In the case where effect sizes are small and the data generating process "chaotic", assumptions of the opposite can be more dangerous than giving up on science and adopting "circumstantial humility". (Consider eg., that common sense is very weakly correlated across its practicioners, but "science" forces often pathological correlations on how people are treated -- which can signficantly mangify the harm).



> when the conclusions of scientific papers (in these softer science fields), contradict common sense, they tend to be unreproducible; the ones which don't, are.

Citation needed?

I don't know what would lead to that conclusion. And it would seem to run counter to the entire history of the field of psychology, for example.


Can't find the citation, but remember gwern mentioning a study in one of his posts on replication that found that unintuitive findings tend to be both less replicable and more cited than intuitive ones.

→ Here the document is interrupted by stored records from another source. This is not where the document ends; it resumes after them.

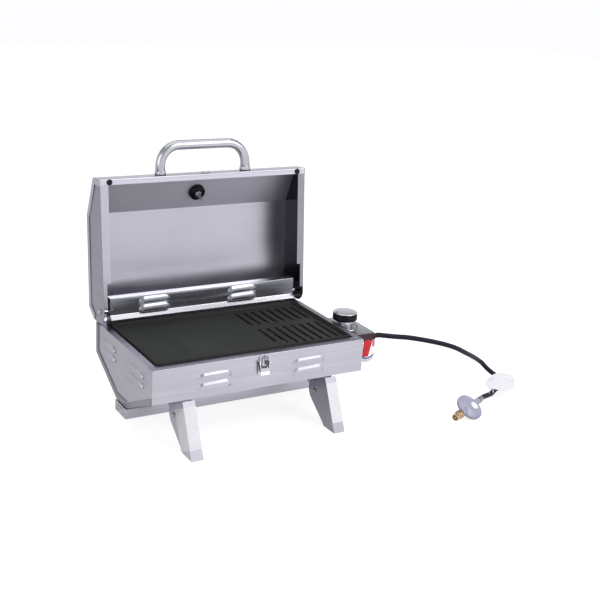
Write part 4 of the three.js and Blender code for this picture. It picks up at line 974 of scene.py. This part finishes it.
class GRILL_OT_studio(bpy.types.Operator):
    """Lay a plain pale floor and hang soft lamps"""

    bl_idname = "grill.studio"
    bl_label = "Studio"

    def execute(self, context):
        context.scene.view_settings.view_transform = "Standard"
        self.make_world(context.scene)
        self.make_floor(context.scene.grill_studio)
        self.hang_lamps(context.scene.grill_studio)
        return {"FINISHED"}

    def make_world(self, scene):
        """Even light from all round, and a plain background that darkens overhead in what metal mirrors"""
        studio = scene.grill_studio
        world = bpy.data.worlds.new("studio_world")
        scene.world = world
        world.use_nodes = True
        tree = world.node_tree
        tree.nodes.clear()
        seen = self.seen_directly(tree)
        sockets = {"Color": (0.97, 0.98, 1.0, 1), "Strength": studio.fill_light}
        soft = add_node(tree, "ShaderNodeBackground", sockets)
        height = split(tree, add_node(tree, "ShaderNodeTexCoord").outputs["Generated"])["Z"]
        dimming = spread(tree, height, 0.12, 0.6, 1.0, studio.ceiling)
        plain = add_node(tree, "ShaderNodeBackground", {"Color": (0.98, 0.985, 1, 1), "Strength": dimming})
        shown = add_node(tree, "ShaderNodeMixShader", {0: seen, 1: soft.outputs[0], 2: plain.outputs[0]})
        add_node(tree, "ShaderNodeOutputWorld", {"Surface": shown.outputs[0]})

    def make_floor(self, studio):
        """A wide pale floor that glows evenly to the eye and falls off in what metal mirrors"""
        half = 8
        work = bmesh.new()
        bmesh.ops.create_grid(work, x_segments=2, y_segments=2, size=half)
        mesh = bpy.data.meshes.new("studio_floor")
        work.to_mesh(mesh)
        work.free()
        add_object("studio_floor", mesh)
        material = bpy.data.materials.new("studio floor")
        material.use_nodes = True
        tree = material.node_tree
        tree.nodes.clear()
        seen = self.seen_directly(tree)
        mirrored = add_node(tree, "ShaderNodeLightPath").outputs["Is Glossy Ray"]
        place = split(tree, place_on_object(tree))
        ahead = math_node(tree, "SUBTRACT", product(tree, place["X"], 0.6), product(tree, place["Y"], 0.8))
        falling = spread(tree, ahead, -0.55, 0.5, studio.floor_far, studio.floor_near)
        strength = product(tree, seen, blend_value(tree, mirrored, 0.8, falling))
        pale = add_node(tree, "ShaderNodeBsdfDiffuse", {"Color": (0.42, 0.42, 0.42, 1)})
        glow = add_node(tree, "ShaderNodeEmission", {"Color": (1, 1, 1, 1), "Strength": strength})
        both = add_node(tree, "ShaderNodeAddShader", {0: pale.outputs[0], 1: glow.outputs[0]})
        add_node(tree, "ShaderNodeOutputMaterial", {"Surface": both.outputs[0]})
        mesh.materials.append(material)

    @staticmethod
    def hang_lamps(studio):
        """Three square lamps, each aimed at the grill"""
        target = Vector((0, 0, 0.15))
        lamps = (("key_lamp", (1.5, -2.0, 2.2), 2.2, studio.key_light),
                 ("side_lamp", (-2.4, -0.7, 1.5), 1.6, studio.side_light),
                 ("top_lamp", (0.1, 0.5, 2.7), 2.4, studio.top_light))
        for name, place, size, power in lamps:
            lamp = bpy.data.lights.new(name, "AREA")
            lamp.size = size
            lamp.energy = power
            turn = (target - Vector(place)).to_track_quat("-Z", "Y").to_matrix().to_4x4()
            add_object(name, lamp).matrix_world = Matrix.Translation(place) @ turn

    @staticmethod
    def seen_directly(tree):
        """One for camera, mirror and glass rays, nought for soft light."""
        path = add_node(tree, "ShaderNodeLightPath").outputs
        seen = math_node(tree, "MAXIMUM", path["Is Camera Ray"], path["Is Glossy Ray"])
        return math_node(tree, "MAXIMUM", seen, path["Is Transmission Ray"])


class GrillFinish(bpy.types.PropertyGroup):
    steel_colour: bpy.props.FloatVectorProperty(
        name="Steel colour", description="Colour of the brushed sheet steel", subtype="COLOR", size=3,
        min=0, max=1, default=tone(196, 195, 206)[:3])
    steel_roughness: bpy.props.FloatProperty(
        name="Steel roughness", description="How dull the brushed steel is", min=0, max=1, default=0.32)
    plate_colour: bpy.props.FloatVectorProperty(
        name="Plate colour", description="Colour of the seasoned cast plate", subtype="COLOR", size=3,
        min=0, max=1, default=tone(50, 52, 50)[:3])
    hose_colour: bpy.props.FloatVectorProperty(
        name="Hose colour", description="Colour of the rubber hose", subtype="COLOR", size=3,
        min=0, max=1, default=tone(33, 31, 46)[:3])
    hose_diameter: bpy.props.FloatProperty(
        name="Hose diameter", description="Outer diameter of the hose", unit="LENGTH", min=0.004,
        default=0.012)
    label_wrap: bpy.props.FloatProperty(
        name="Label wrap", description="How far the left label reaches round the leg's outer wall",
        unit="LENGTH", min=0, default=0.047)


class GrillStudio(bpy.types.PropertyGroup):
    azimuth: bpy.props.FloatProperty(
        name="Azimuth", description="Turn of the camera round the grill", subtype="ANGLE",
        default=math.radians(-31.35))
    elevation: bpy.props.FloatProperty(
        name="Elevation", description="Height of the camera over the horizon", subtype="ANGLE",
        default=math.radians(18.16))
    roll: bpy.props.FloatProperty(
        name="Roll", description="Lean of the camera", subtype="ANGLE", default=math.radians(3.52))
    lens: bpy.props.FloatProperty(
        name="Focal length", description="Focal length on a 36 mm sensor", subtype="DISTANCE_CAMERA",
        default=64.926)
    fill_light: bpy.props.FloatProperty(
        name="Fill light", description="Strength of the light from all round", min=0, default=0.62)
    ceiling: bpy.props.FloatProperty(
        name="Ceiling", description="How bright the studio is overhead, next to its walls", min=0, max=1,
        default=0.42)
    floor_near: bpy.props.FloatProperty(
        name="Floor in front", description="Glow of the floor in front, as metal shows it", min=0, max=1,
        default=0.65)
    floor_far: bpy.props.FloatProperty(
        name="Floor behind", description="Glow of the floor behind, as metal shows it", min=0, max=1,
        default=0.3)
    key_light: bpy.props.FloatProperty(
        name="Key lamp", description="Power of the lamp in front", unit="POWER", min=0, default=46)
    side_light: bpy.props.FloatProperty(
        name="Side lamp", description="Power of the lamp on the left", unit="POWER", min=0, default=14)
    top_light: bpy.props.FloatProperty(
        name="Top lamp", description="Power of the lamp overhead", unit="POWER", min=0, default=18)


STEPS = (GRILL_OT_camera, GRILL_OT_gas_line, GRILL_OT_sheet_metal, GRILL_OT_leg_labels, GRILL_OT_box_tag,
         GRILL_OT_fixings, GRILL_OT_dial, GRILL_OT_burner_ports, GRILL_OT_studio)


class GRILL_PT_finish(bpy.types.Panel):
    """Sizes, colours and steps of the camp grill's finish"""

    bl_idname = "GRILL_PT_finish"
    bl_label = "Camp Grill"
    bl_space_type = "VIEW_3D"
    bl_region_type = "UI"
    bl_category = "Camp Grill"

    def draw(self, context):
        for group in (context.scene.grill_finish, context.scene.grill_studio):
            box = self.layout.box()
            for name in group.bl_rna.properties.keys():
                if name not in ("rna_type", "name"):
                    box.prop(group, name)
        for step in STEPS:
            self.layout.operator(step.bl_idname)


CLASSES = (GrillFinish, GrillStudio, *STEPS, GRILL_PT_finish)


def register():
    for item in CLASSES:
        bpy.utils.register_class(item)
    bpy.types.Scene.grill_finish = bpy.props.PointerProperty(type=GrillFinish)
    bpy.types.Scene.grill_studio = bpy.props.PointerProperty(type=GrillStudio)


def unregister():
    del bpy.types.Scene.grill_studio
    del bpy.types.Scene.grill_finish
    for item in reversed(CLASSES):
        bpy.utils.unregister_class(item)


def main():
    register()
    for build in (build_brushed_grain, build_edge_highlight_and_wear, build_fine_grain, build_materials):
        build()
    for step in STEPS:
        getattr(bpy.ops.grill, step.bl_idname.split(".")[1])()


if __name__ == "__main__":
    main()
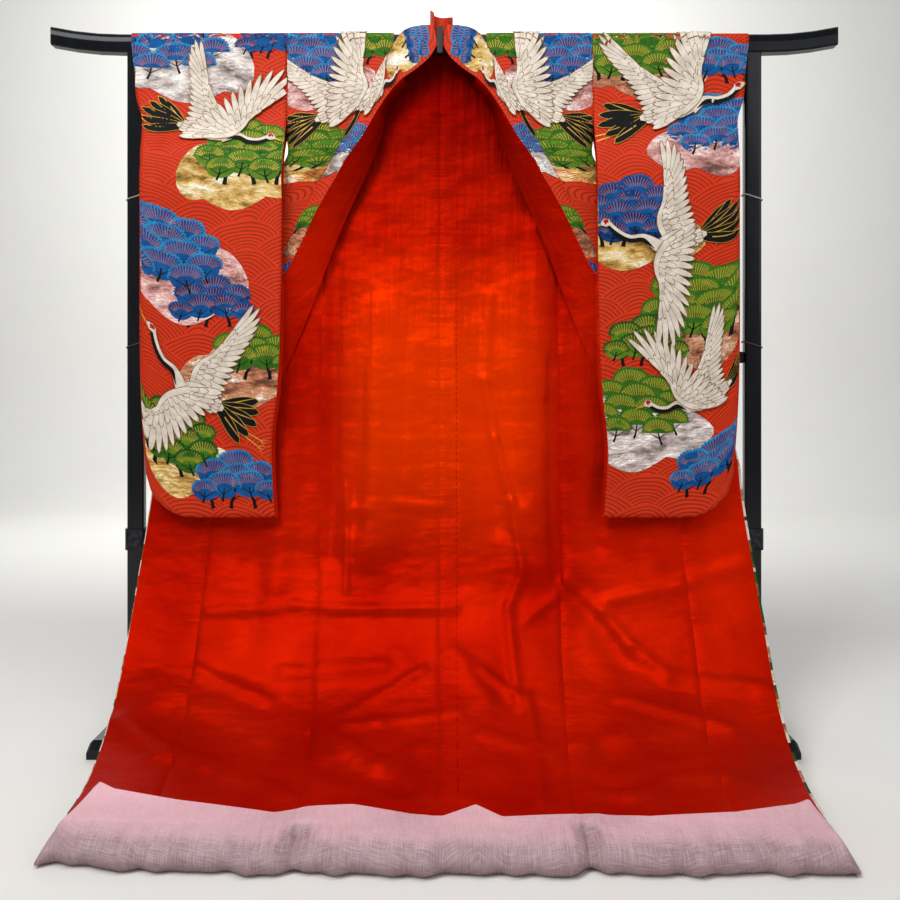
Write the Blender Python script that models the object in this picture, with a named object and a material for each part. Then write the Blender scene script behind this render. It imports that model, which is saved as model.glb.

Psychology is the field that is most hit with replication failures and has a slew of unintuitive results that turn out to be malpractice.


Psychology is also the field with a slew of unintuitive results that have been repeatedly replicated as correct. And what is "intuitive" anyways? What was extremely non-intuitive a century ago is common sense today.

So that's why I question the assertion. You're right that there are tons of replication failures, but whether intuition correlates with replicability way doesn't seem relevant. Especially when the point of so much research is to look for currently "non-intuitive" things, so of course that's where more replication issues might exist. It doesn't mean you should stop researching in that direction.